How the "Mad Men" Method of Birth Control Ended
Lissy Moskowitz is the deputy director of policy at NARAL Pro-Choice America.
Today, we commemorate the 47th anniversary of Griswold v. Connecticut, the monumental 1965 Supreme Court case that recognized Americans' right to use birth control. The Griswold decision recognized a key aspect of the right to privacy: that individuals should be free from political interference regarding decisions as fundamental as whether to start a family.
Imagine life before Griswold, when married couples could be arrested for using birth control. Women relied on unsafe and ineffective methods like "Lysol douche" because it was illegal for companies to sell women contraceptives.

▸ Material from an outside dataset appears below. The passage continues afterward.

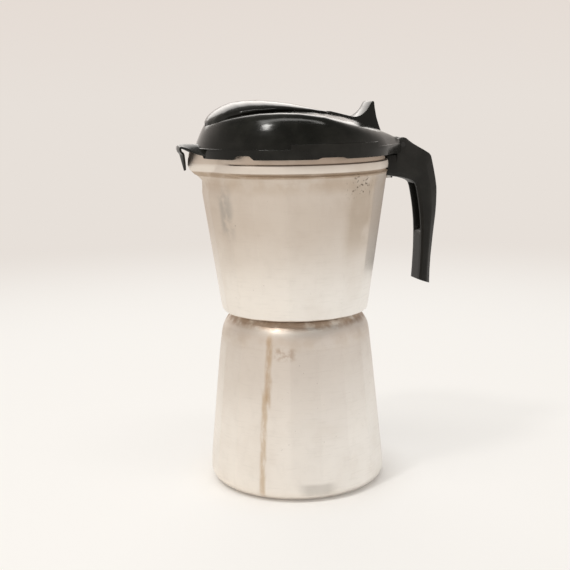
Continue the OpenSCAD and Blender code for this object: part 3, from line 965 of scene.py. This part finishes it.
def shape_skirt(x, y, z):
    """Draws the skirt up over the spout, and into shallow arches where the rim shows through."""
    fold = FLANGE_Z - 0.9
    if z > fold or math.hypot(x, y) < LID_R - 3:
        return x, y, z
    turn = math.degrees(math.atan2(y, x))
    lift = 0.0
    for middle, half, rise in SKIRT_ARCHES:
        off = abs((turn - middle + 180) % 360 - 180)
        lift = max(lift, rise * ease(half - off, 0, min(half * 0.8, 3)))
    return x, y, fold - (fold - z) * (1 - lift / (fold - SKIRT_Z))


lid_dome = shaped_grid("lid_dome", 288, 110, lid_surface)
tidy_mesh(lid_dome, merge=0.00002)
move_points(lid_dome, shape_skirt)
walled(lid_dome, LID_WALL)
ear_room = drum("ear_room", EAR_R + 0.65, (HINGE[0], -8.65, HINGE[1]), (HINGE[0], 8.65, HINGE[1]), 64)
cut(lid_dome, ear_room, solver="FAST")
smooth(lid_dome, 30)
finish_piece(lid_dome, "lid", "lid_plastic", lid_plastic, "lid_shell")

# %% [markdown]
# On each side a stretch of skirt is taller, and stands a little proud with a step at both ends. It is a thin
# band on the skirt's curve.

# %% Add the taller stretches of skirt
BAND_TOP = 213.2
BAND_SECTION = [(LID_R + 0.2, SKIRT_Z + 1.0), (LID_R + 0.5, BAND_TOP - 0.9), (LID_R + 0.3, BAND_TOP - 0.2),
                (LID_R - 0.3, BAND_TOP), (LID_R - 3.5, BAND_TOP - 0.4), (LID_R - 3.5, SKIRT_Z + 3),
                (LID_R + 0.2, SKIRT_Z + 1.0)]


def lid_band(name, start, end):
    """Bends the band's section round the lid between two angles in degrees."""
    sides = len(BAND_SECTION) - 1

    def surface(u, v):
        turn = math.radians(start + (end - start) * u)
        out, z = BAND_SECTION[round(v * sides)]
        return out * math.cos(turn), out * math.sin(turn), z
    piece = shaped_grid(name, 40, sides, surface)
    close_ends(piece)
    smooth(piece, 30)
    finish_piece(piece, "lid", "lid_plastic", lid_plastic)


lid_band("lid_band_front", -107, -51)
lid_band("lid_band_back", 51, 107)

# %% [markdown]
# ## The beak
# Over the spout the lid runs out into a beak: a roof with a ridge, a nose that rolls over, and a pointed tongue
# that hangs in front of the spout's lip and stops drips. One sheet is bent into all three, and then thickened.

# %% Model the beak
BEAK_WALL = 1.3


def beak_surface(u, v):
    """v runs from the skirt, over the roof and the nose, to the tongue's tip; u runs across."""
    across = 2 * u - 1
    x = between(v, [(0, -54), (0.45, -67.5), (0.55, -70.2), (0.62, -71.6), (0.68, -72.2), (0.74, -71.8),
                    (0.80, -70.6), (1, -68.2)])
    ridge = between(v, [(0, 212.2), (0.45, 212.9), (0.55, 212.8), (0.62, 212.0), (0.68, 210.2),
                        (0.74, 208.2), (0.80, 206.6), (1, 196.9)])
    half = between(v, [(0, 21), (0.25, 12.5), (0.45, 7.6), (0.68, 6.2), (0.80, 5.0), (1, 0.7)])
    fall = between(v, [(0, 6.4), (0.25, 4.8), (0.45, 2.2), (0.62, 0.8), (0.8, 0.0), (1, 0)])
    back = between(v, [(0, 0), (0.62, 0.2), (0.80, 1.2), (1, 0.5)])
    return (x + back * abs(across) ** 1.5, half * across, ridge - fall * abs(across) ** 1.3)


lid_beak = shaped_grid("lid_beak", 24, 64, beak_surface)
tidy_mesh(lid_beak, recalculate=False)
walled(lid_beak, BEAK_WALL)
tidy_mesh(lid_beak)
smooth(lid_beak, 40)
finish_piece(lid_beak, "lid", "lid_plastic", lid_plastic)

# %% [markdown]
# ## The crest
# The raised cap on the lid is streamlined, blunt over the spout and drawn out towards the hinge, and a groove
# runs round its foot.

# %% Measure the crest
CREST_NOSE = -54.6
CREST_END = 24.0
CREST_TOP = [(-54.6, 224.6), (-53.8, 226.4), (-52.4, 228.4), (-50.0, 230.6), (-47.5, 232.4), (-43.6, 234.6),
             (-38.6, 236.5), (-32, 237.6), (-23, 237.9), (-14, 237.3), (-5, 236.1), (5, 234.0),
             (12, 232.2), (18, 230.9), (24, 229.2)]
CREST_HALF = [(-54.6, 0), (-53.8, 6), (-51, 14), (-46, 20.5), (-38, 26), (-28, 28.5), (-18, 28.5),
              (-8, 26.5), (2, 22.5), (10, 18), (16, 13.5), (20, 10.5), (23, 6.5), (24, 0)]
print("the crest is", CREST_END - CREST_NOSE, "mm long")


# %% Model the crest
def crest_surface(u, v):
    """u runs from edge to edge across the crest, and v from its nose to its end."""
    run = (1 - math.cos(math.pi * v)) / 2
    x = CREST_NOSE + (CREST_END - CREST_NOSE) * run
    half = max(between(x, CREST_HALF), 0.01)
    across = (u * 2 - 1) / 0.9
    turn = min(max(across, -1), 1) * math.pi / 2
    y = half * math.sin(turn)
    edge = lid_top(x, y) + 1.3 * ease(x, -56, -46) * ease(x, 26, 16)
    top = max(between(x, CREST_TOP), edge)
    z = edge + (top - edge) * math.cos(turn) ** 1.15
    # Past its edge the cap is tucked in under itself, which leaves a dark groove round its foot
    tuck = max(abs(across) - 1, 0) * 9
    return x, y - math.copysign(min(1.5 * tuck, half), across), z - 3.2 * tuck


lid_crest = shaped_grid("lid_crest_cap", 96, 96, crest_surface)
tidy_mesh(lid_crest, merge=0.00003)
smooth(lid_crest, 60)
finish_piece(lid_crest, "lid", "lid_plastic", lid_plastic, "lid_crest")

# %% [markdown]
# ## The thumb lever
# A strip stands proud of the lid and sweeps up to a tab that a thumb pushes back. Its side outline is a face
# that is extruded across the lid, and then all its edges are rounded.

# %% Draw the thumb lever's side
LEVER_HALF = 8.3
lever_outline = [(16.5, 228.0), (17.5, 230.7), (22.0, 230.5), (28.0, 229.0), (34.0, 227.5), (36.8, 226.9),
                 (38.8, 226.9), (41.0, 227.5), (43.2, 228.8), (45.2, 230.6), (46.9, 232.9), (48.2, 235.2),
                 (49.3, 236.3), (50.2, 235.8), (50.6, 232.0), (51.6, 226.6), (53.2, 221.4), (54.8, 217.4),
                 (55.0, 213.0), (44.0, 213.0), (30.0, 219.0)]
print("the thumb lever's side has", len(lever_outline), "points")

# %% Extrude the thumb lever and round its edges
select_only()
bpy.ops.mesh.primitive_circle_add(vertices=len(lever_outline), radius=1, fill_type="NGON")
thumb_lever = named("thumb_tab")
for vertex, (x, z) in zip(thumb_lever.data.vertices, lever_outline):
    vertex.co = Vector((x, -LEVER_HALF, z)) * MM
bpy.ops.object.mode_set(mode="EDIT")
bpy.ops.mesh.select_all(action="SELECT")
bpy.ops.mesh.extrude_region_move(TRANSFORM_OT_translate={"value": (0, 2 * LEVER_HALF * MM, 0)})
bpy.ops.object.mode_set(mode="OBJECT")
tidy_mesh(thumb_lever)
bevelled(thumb_lever, 0.6, segments=3, angle=40)
smooth(thumb_lever, 30)
finish_piece(thumb_lever, "lid", "lid_plastic", lid_plastic, "thumb_lever")

# %% [markdown]
# The lid turns on a knuckle that sits on a short neck between the handle's ears. It is a drum joined to a block,
# with the pin's hole through both.

# %% Model the knuckle
KNUCKLE_HALF = 4
KNUCKLE_R = 4.0
KNUCKLE_BORE_R = 1.57
knuckle = drum("lid_knuckle", KNUCKLE_R, (HINGE[0], -KNUCKLE_HALF, HINGE[1]),
               (HINGE[0], KNUCKLE_HALF, HINGE[1]))
bevelled(knuckle, 0.4)
neck = block("lid_neck", (59, -KNUCKLE_HALF, HINGE[1] - 2.6), (HINGE[0], KNUCKLE_HALF, HINGE[1] + 3.2), 0.4)
pin_room = drum("pin_room", KNUCKLE_BORE_R, (HINGE[0], -20, HINGE[1]), (HINGE[0], 20, HINGE[1]), 32)
combine(knuckle, neck, "UNION")
cut(knuckle, pin_room)
smooth(knuckle, 30)
finish_piece(knuckle, "lid", "lid_plastic", lid_plastic)

# %% [markdown]
# ## The studio
# The floor is a pale disc of paper. It glows a little, and fully at its far edge, in the same tone as the air
# behind it, so that no horizon shows from any side. It doesn't glow right under the pot, where a real floor is
# in shadow.

# %% Make the floor
AIR_LOW = (0.800, 0.745, 0.695)
AIR_HIGH = (0.785, 0.715, 0.662)
PAPER = (0.94, 0.925, 0.905)
PAPER_NEAR = (0.95, 0.926, 0.888)
FLOOR_R = 2.6
select_only()
bpy.ops.mesh.primitive_circle_add(vertices=128, radius=FLOOR_R, fill_type="NGON",
                                  location=(0, 0, -0.0002))
studio_floor = named("studio_floor")
bpy.ops.object.transform_apply(location=True, rotation=True, scale=True)
floor_finish = Finish("studio_paper", roughness=0.95, Specular_IOR_Level=0.0)
away = floor_finish.math("SQRT", floor_finish.math(
    "ADD", floor_finish.math("MULTIPLY", floor_finish.x, floor_finish.x),
    floor_finish.math("MULTIPLY", floor_finish.y, floor_finish.y)))
glow = floor_finish.times(floor_finish.spread(away, 0.25, 1.10, 0.62, 1.0),
                          floor_finish.spread(away, 0.040, 0.085, 0.0, 1.0))
floor_tone = floor_finish.mix(glow, PAPER, (0.0, 0.0, 0.0))
glow_tone = floor_finish.mix(floor_finish.spread(away, 0.35, 1.10), PAPER_NEAR, AIR_LOW)
floor_finish.link(glow_tone, floor_finish.shader.inputs["Emission Color"])
floor_finish.link(glow, floor_finish.shader.inputs["Emission Strength"])
studio_floor.data.materials.append(floor_finish.end(floor_tone))
print("the floor is a disc of", FLOOR_R, "m")

# %% [markdown]
# Three lamps light the pot: a small bright one at the left, which gives the lid its highlight, a long bar above
# and in front, and a wide one behind, which draws the bright edges of the castings.

# %% Light the pot
AIM = Vector((0, 0, 0.12))


def soft_light(name, place, size, power, color):
    """A rectangular lamp that faces the middle of the pot."""
    data = bpy.data.lights.new(name, "AREA")
    data.shape = "RECTANGLE"
    data.size, data.size_y = size
    data.energy = power
    data.color = color
    light = bpy.data.objects.new(name, data)
    bpy.context.scene.collection.objects.link(light)
    light.location = place
    light.rotation_euler = (AIM - Vector(place)).to_track_quat("-Z", "Y").to_euler()
    print(name, "of", power, "W at", place)


soft_light("lamp_left", (-0.76, -0.42, 1.42), (0.18, 0.18), 6, (1.0, 0.98, 0.94))
soft_light("bar_above", (-0.10, -0.32, 1.45), (1.4, 0.22), 7, (1.0, 0.98, 0.94))
soft_light("lamp_behind", (0.2, 1.5, 1.0), (1.6, 0.9), 9, (1.0, 0.97, 0.93))

# %% [markdown]
# Metal shows what is around it, so the air is pale at the height of the pot, and darker overhead, which is what
# keeps a black lid black. Its tone follows the height of the direction that a ray leaves in.

# %% Fill the air
def fill_ramp(ramp, stops):
    """Sets a colour ramp's stops from (position, colour) pairs."""
    while len(ramp.elements) < len(stops):
        ramp.elements.new(0.5)
    for element, (position, tone) in zip(ramp.elements, stops):
        element.position = position
        element.color = (*tone, 1)


world = bpy.data.worlds.new("studio_air")
world.use_nodes = True
air = world.node_tree
background = air.nodes["Background"]
direction = air.nodes.new("ShaderNodeTexCoord")
split = air.nodes.new("ShaderNodeSeparateXYZ")
air.links.new(direction.outputs["Generated"], split.inputs[0])
tones = air.nodes.new("ShaderNodeValToRGB")
air.links.new(split.outputs[2], tones.inputs[0])
AIR_TONES = [(0.0, AIR_LOW), (0.10, AIR_HIGH), (0.42, AIR_HIGH), (0.66, (0.29, 0.28, 0.265)),
             (1.0, (0.24, 0.235, 0.225))]
fill_ramp(tones.color_ramp, AIR_TONES)
print("the air has", len(AIR_TONES), "tones")

# %% [markdown]
# White and grey cards stand round the pot, as in a product studio, so that each flat of the castings shows its
# own tone. The camera doesn't see them, and the Light Path node tells its rays from the others.

# %% Stand cards round the pot
def air_math(operation, a, b=0.0):
    step = air.nodes.new("ShaderNodeMath")
    step.operation = operation
    for socket, value in zip(step.inputs, (a, b)):
        if isinstance(value, (int, float)):
            socket.default_value = value
        else:
            air.links.new(value, socket)
    return step.outputs[0]


# Angles in degrees from the handle, and how bright the card is there
CARDS = [(-180, 1.02), (-174, 1.06), (-134, 1.16), (-94, 0.88), (-54, 0.97), (-14, 1.02), (26, 0.76),
         (66, 1.15), (106, 1.28), (146, 0.82), (180, 1.02)]
turn = air_math("ADD", air_math("DIVIDE", air_math("ARCTAN2", split.outputs[1], split.outputs[0]),
                                2 * math.pi), 0.5)
cards = air.nodes.new("ShaderNodeValToRGB")
air.links.new(turn, cards.inputs[0])
# A ramp holds no more than 1, so the brightness is halved here and doubled after it
fill_ramp(cards.color_ramp, [(angle / 360 + 0.5, (light_level / 2,) * 3) for angle, light_level in CARDS])
seen = air.nodes.new("ShaderNodeLightPath").outputs["Is Camera Ray"]
card_light = air_math("MULTIPLY", cards.outputs["Color"], 2.0)
level = air_math("ADD", card_light, air_math("MULTIPLY", seen, air_math("SUBTRACT", 1.0, card_light)))
air.links.new(level, background.inputs["Strength"])
air.links.new(tones.outputs["Color"], background.inputs["Color"])
bpy.context.scene.world = world
bpy.context.scene.view_settings.view_transform = "Standard"
print("the world's air and", len(CARDS), "cards are set")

Doctors faced criminal charges for receiving shipments of diaphragms from overseas countries. Clinical trials for the birth-control pill had to be conducted outside the country because laws in many states made it illegal to conduct studies for FDA approval on the medication. States like Massachusetts and Connecticut even banned the dissemination of information about contraception.

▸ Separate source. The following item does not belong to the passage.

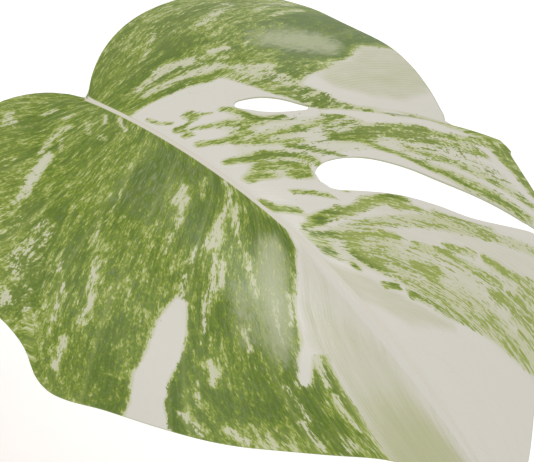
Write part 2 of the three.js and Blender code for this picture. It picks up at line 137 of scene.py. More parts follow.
# Leaf shapes
# Each half of a blade is drawn by its side veins. A vein is named by its place, 0 at the notch
# where the stalk joins and 1 at the tip, and a share runs from the midrib to the margin. Knots
# are (place, value): leave is the angle at which a vein leaves the midrib, curl how far it bends
# over 100 mm, both in degrees, and reach is its length in millimetres. Port is the half on the
# left when one looks from the notch to the tip, and starboard the other.

WIDE = {
    "leave": [(0, 126), (0.17, 94), (0.33, 79), (0.5, 65), (0.67, 51), (0.83, 38), (1, 28)],
    "curl": [(0, 58), (0.17, 34), (0.33, 22), (0.5, 19), (0.67, 20), (0.83, 25), (1, 30)],
    "reach": [(0, 118), (0.05, 141), (0.1, 146), (0.14, 153), (0.2, 149.5), (0.27, 141.5),
              (0.34, 132.5), (0.354, 132), (0.366, 154.5), (0.38, 153.5), (0.45, 151.5),
              (0.49, 145), (0.58, 120), (0.7, 83), (0.85, 44), (1, 0)],
}
NARROW = {
    "leave": [(0, 170), (0.17, 112), (0.33, 92), (0.5, 68), (0.67, 46), (0.83, 34), (1, 26)],
    "curl": [(0, 70), (0.17, 40), (0.33, 38), (0.5, 46), (0.67, 48), (0.83, 50), (1, 50)],
    "reach": [(0, 18), (0.04, 75), (0.08, 93), (0.16, 107), (0.2, 111.5), (0.228, 118),
              (0.242, 127.5), (0.265, 132), (0.3, 131.5), (0.35, 127.5), (0.42, 124.5),
              (0.46, 121.7), (0.5, 116), (0.58, 100), (0.67, 78.5), (0.83, 41), (1, 0)],
}
HEART = {
    "leave": [(0, 150), (0.17, 108), (0.33, 86), (0.5, 67), (0.67, 50), (0.83, 37), (1, 28)],
    "curl": [(0, 60), (0.17, 38), (0.33, 30), (0.5, 30), (0.67, 32), (0.83, 36), (1, 40)],
    "reach": [(0, 34), (0.04, 84), (0.09, 108), (0.16, 120), (0.28, 127), (0.4, 124), (0.52, 109),
              (0.66, 80), (0.82, 44), (1, 0)],
}


def slit(vein, start, end, half, **more):
    """An opening along a vein between two shares, `half` of the midrib to each side."""
    return {"vein": vein, "start": start, "end": end, "half": half, "blunt": 0.45, "taper": 0.9,
            "lean": [(0, 0), (1, 0)], "lift": 0, "spread": 0.09, **more}


HOLE_LEAN = [(0, 0), (0.15, -0.012), (0.27, -0.019), (0.32, -0.0095), (0.38, 0), (0.42, 0.008),
             (0.46, 0.017), (0.6, 0.01), (1, 0)]
SLOT_LEAN = [(0, 0), (0.22, -0.002), (0.3, -0.009), (0.42, -0.0096), (0.54, 0), (0.62, 0.0085),
             (0.7, 0.0105), (0.87, 0.008), (1, 0.006)]


def half_blade(shape, rise, curl, *slits):
    return {"shape": shape, "rise": rise, "curl": curl, "slits": slits}


LEAVES = [
    {"number": 1, "rows": 84, "columns": 32, "length": 142, "height": 124, "azimuth": 288,
     "at": (34, -122, 236), "yaw": 286, "pitch": 12, "roll": 5, "droop": 30, "sweep": -6,
     "wave": 1.5, "phase": 0.2, "greenness": 0.75,
     "port": half_blade(HEART, -8, 30),
     "starboard": half_blade(HEART, -6, 36)},
    {"number": 2, "rows": 100, "columns": 38, "length": 184, "height": 147, "azimuth": 228,
     "at": (-98, -112, 312), "yaw": 226, "pitch": 10, "roll": -7, "droop": 38, "sweep": 8,
     "wave": 2, "phase": 1.4, "greenness": 0.55,
     "port": half_blade(HEART, -8, 34, slit(0.42, 0.5, 1.05, 0.014)),
     "starboard": half_blade(HEART, -5, 30, slit(0.36, 0.3, 0.56, 0.014))},
    {"number": 3, "rows": 110, "columns": 42, "length": 212, "height": 170, "azimuth": 80,
     "at": (14, 132, 376), "yaw": 84, "pitch": 6, "roll": 4, "droop": 40, "sweep": -9,
     "wave": 2.5, "phase": 2.3, "greenness": 0.62,
     "port": half_blade(HEART, -9, 36, slit(0.31, 0.42, 1.05, 0.015),
                        slit(0.47, 0.34, 1.05, 0.02, blunt=0.3, taper=0.7)),
     "starboard": half_blade(WIDE, -6, 32, slit(0.36, 0.4, 1.05, 0.016))},
    {"number": 4, "rows": 180, "columns": 74, "length": 262, "height": 192, "azimuth": 346,
     "at": (165, -40, 415), "yaw": -34.6, "pitch": -4.7, "roll": -6, "droop": 45.3, "sweep": 13.3,
     "wave": 0, "phase": 0, "greenness": 0.5,
     "port": half_blade(WIDE, -9.1, 24.3,
                        slit(0.33, 0.26, 0.47, 0.0205, blunt=0.7, lean=HOLE_LEAN),
                        slit(0.36, 0.66, 1.1, 0.003, lift=5),
                        slit(0.49, 0.221, 0.94, 0.031, blunt=0.35, taper=1, lean=SLOT_LEAN),
                        slit(0.49, 0.88, 1.06, 0.002, blunt=0.3, taper=0.3)),
     "starboard": half_blade(NARROW, 0.1, 70)},
    {"number": 5, "rows": 120, "columns": 46, "length": 240, "height": 214, "azimuth": 166,
     "at": (-142, 34, 436), "yaw": 168, "pitch": 2, "roll": 6, "droop": 42, "sweep": 9,
     "wave": 2.5, "phase": 0.9, "greenness": 0.45,
     "port": half_blade(HEART, -8, 38, slit(0.34, 0.36, 1.05, 0.018),
                        slit(0.5, 0.3, 1.05, 0.02, blunt=0.3, taper=0.7)),
     "starboard": half_blade(WIDE, -7, 30, slit(0.36, 0.5, 1.05, 0.014),
                             slit(0.47, 0.22, 0.5, 0.018))},
]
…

Now, despite the fact that it's 2012, some anti-contraception forces are intent on taking us back to the early 1960s. Since the 2010 elections, which put many right-wing extremists into office nationwide, politicians have launched an all-out war against birth control. At the federal level, they tried to defund Planned Parenthood and cancel the Title X program, the only federal program exclusively dedicated to family planning. In addition to repeated efforts to dismantle the Affordable Care Act, anti-contraception senators backed an amendment that would have allowed any employer to deny contraceptive coverage to his employees for virtually any reason. And at the state level, last year states considered more than 20 bills trying to defund local family-planning providers.
Looking forward, threats to contraception continue to loom. No less than 24 lawsuits filed in opposition to the new contraceptive-coverage policy are pending in the courts. New groups - like Conscience Cause - have been formed to counter advances in access to birth control. And just this month, opponents of contraception have planned large-scale visibility events around the country dedicated to turning back the clock on women's reproductive health.

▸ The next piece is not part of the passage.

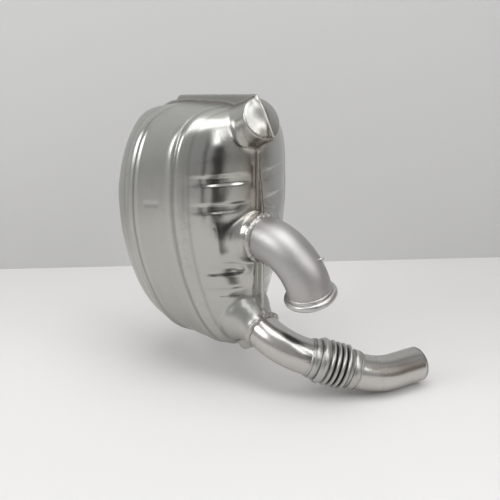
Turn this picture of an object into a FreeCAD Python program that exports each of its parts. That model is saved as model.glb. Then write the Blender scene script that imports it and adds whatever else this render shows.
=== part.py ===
import FreeCAD, Part
import math
import os
from FreeCAD import Placement, Rotation, Vector

os.makedirs("parts", exist_ok=True)

# Twin-shell exhaust muffler. While it is being built, X points out through the necks,
# the seam plane is Y = 0 with the left shell on -Y, Z is up, and the centre of the
# inlet neck's rim is zero. At the end all is moved so that the inlet mouth is zero.

# Sheet and fits
sheet = 1.5                 # wall of shells, tubes and baffles
fit = 0.2                   # gap between a tube and the collar, ring or hole it sits in
thin_wall = 0.8             # wall of bellows and liner

# Body: sections across X, each one a rounded half outline from belly to crown
body_near = -13.0           # end wall behind the necks
body_length = 232.0
body_depth = 108.0          # from the seam plane to the broad face
crown_z = 165.8             # highest line of the body at mid length
belly_z = -174.7            # lowest line
widest_z = 31.5             # height at which the body is deepest
crown_rise = 9.8            # how much the crown climbs from mid length to the near end
belly_drop = 0.5            # how much the belly sinks over the same half
widest_rise = 31.9          # how much the widest line climbs over the same half
end_bluntness = 3.7         # 2 gives a round end, higher a flatter one
height_power = 0.22         # how fast the height closes at the ends
depth_power = 0.82          # how fast the depth closes there
crown_fullness = 0.76       # 0.552 is an ellipse, higher is squarer
fullness_rise = 0.09        # how much squarer the crown is at the near end
belly_fullness = 0.47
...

If these advocates had their way, they would take us back to a time that looks remarkably like the early 1960s, before Griswold. Health plans would no longer cover birth control because they could opt out for any reason. Employers could deny contraceptive coverage to their employees. And pharmacists could refuse to dispense prescription birth control.
Who would have thought that in the 21st century birth-control pills would be more controversial than they were in the time of "Mad Men?" To turn back the clock on women's access to birth control - one of the greatest public-health advancements in the past century - would be a huge setback for women.